Problem statement:
Return the lines below exactly, starting with the line that contains "Write the Blender" and stopping after the last line.

3D code data:

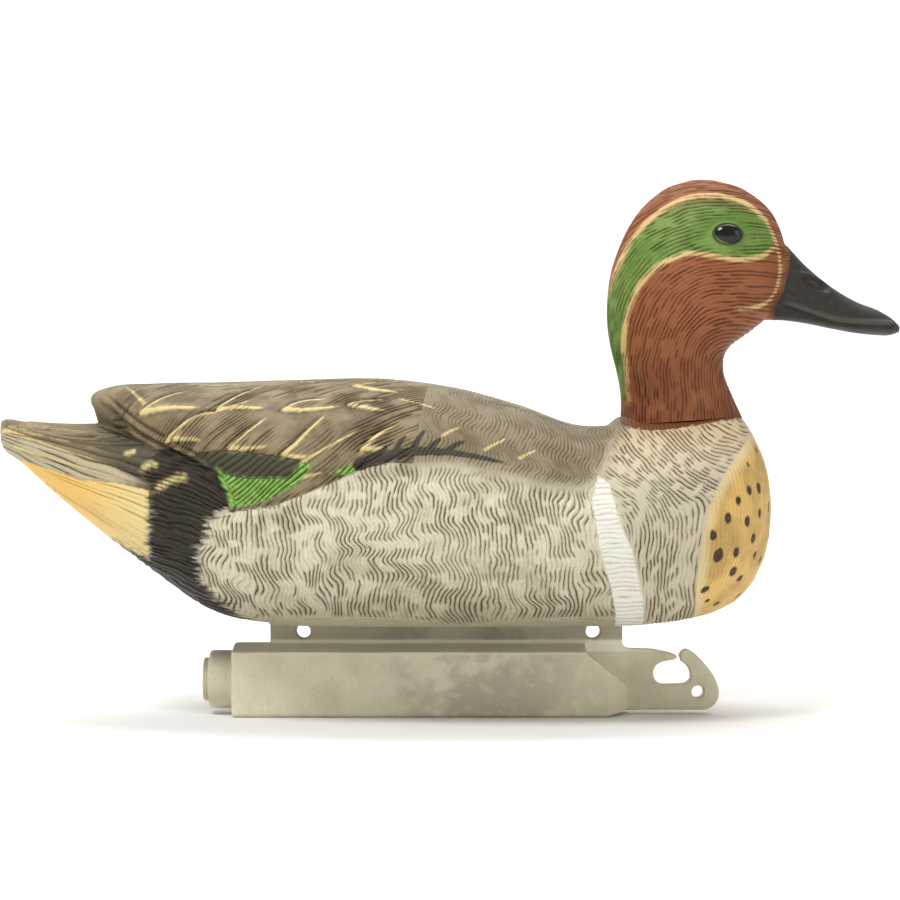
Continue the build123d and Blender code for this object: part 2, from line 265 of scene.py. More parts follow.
def noise(u, v, seed):
    """Smooth noise from -1 to 1 with a cell size of 1."""
    lattice = np.random.default_rng(seed).uniform(-1, 1, (128, 128))
    i, j = np.floor(u).astype(int), np.floor(v).astype(int)
    fu, fv = u - i, v - j
    fu, fv = fu * fu * (3 - 2 * fu), fv * fv * (3 - 2 * fv)
    corners = [lattice[(i + a) % 128, (j + b) % 128] for a in (0, 1) for b in (0, 1)]
    low = corners[0] * (1 - fv) + corners[1] * fv
    high = corners[2] * (1 - fv) + corners[3] * fv
    return low * (1 - fu) + high * fu


def bent(points, pieces=6):
    """More points along a smooth curve through a few."""
    rows = np.array([(k, *p) for k, p in enumerate(points)], float)
    if len(rows) < 3:
        return rows[:, 1:]
    return rows_between(rows, (len(rows) - 1) * pieces + 1)[:, 1:]


def from_line(u, v, line, reach):
    """Distance from a line, the share of its length at the nearest point, and the side, where
    plus is to the left of its direction. Points farther than reach get reach."""
    away = np.full(u.shape, float(reach))
    share = np.zeros(u.shape)
    side = np.ones(u.shape)
    line = np.array(line, float)
    near = np.nonzero((u > line[:, 0].min() - reach) & (u < line[:, 0].max() + reach)
                      & (v > line[:, 1].min() - reach) & (v < line[:, 1].max() + reach))[0]
    pu, pv = u[near], v[near]
    best, part, hand = away[near], share[near], side[near]
    lengths = np.hypot(*np.diff(line, axis=0).T)
    passed = np.concatenate([[0], np.cumsum(lengths)])
    for k, length in enumerate(lengths):
        du, dv = (line[k + 1] - line[k]) / length
        along = np.clip((pu - line[k, 0]) * du + (pv - line[k, 1]) * dv, 0, length)
        eu, ev = pu - line[k, 0] - along * du, pv - line[k, 1] - along * dv
        distance = np.hypot(eu, ev)
        closer = distance < best
        best = np.where(closer, distance, best)
        part = np.where(closer, (passed[k] + along) / passed[-1], part)
        hand = np.where(closer, np.where(du * ev - dv * eu >= 0, 1, -1), hand)
    away[near], share[near], side[near] = best, part, hand
    return away, share, side


def inside(u, v, outline):
    """Signed distance from a closed outline, plus inside, up to the reach."""
    loop = np.array(list(outline) + [outline[0]], float)
    away, _, _ = from_line(u, v, loop, REACH)
    within = np.zeros(u.shape, bool)
    for (a, b), (c, d) in zip(loop[:-1], loop[1:]):
        if b == d:
            continue
        crosses = (v > b) != (v > d)
        within ^= crosses & (u < (c - a) * (v - b) / (d - b) + a)
    return np.where(within, away, -away)


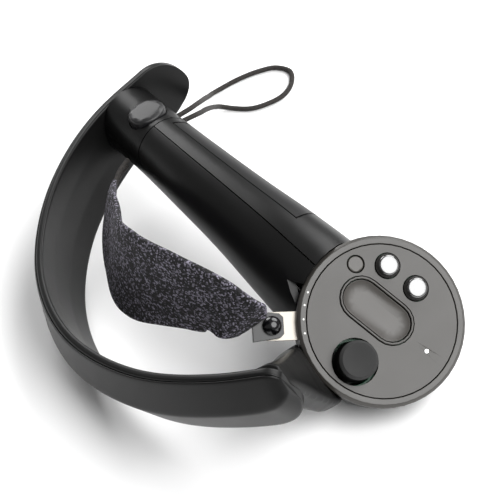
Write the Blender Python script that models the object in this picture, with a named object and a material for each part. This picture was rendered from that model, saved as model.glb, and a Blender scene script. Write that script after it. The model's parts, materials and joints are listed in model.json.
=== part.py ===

Exercise solution:
Write the Blender Python script that models the object in this picture, with a named object and a material for each part. This picture was rendered from that model, saved as model.glb, and a Blender scene script. Write that script after it. The model's parts, materials and joints are listed in model.json.
=== part.py ===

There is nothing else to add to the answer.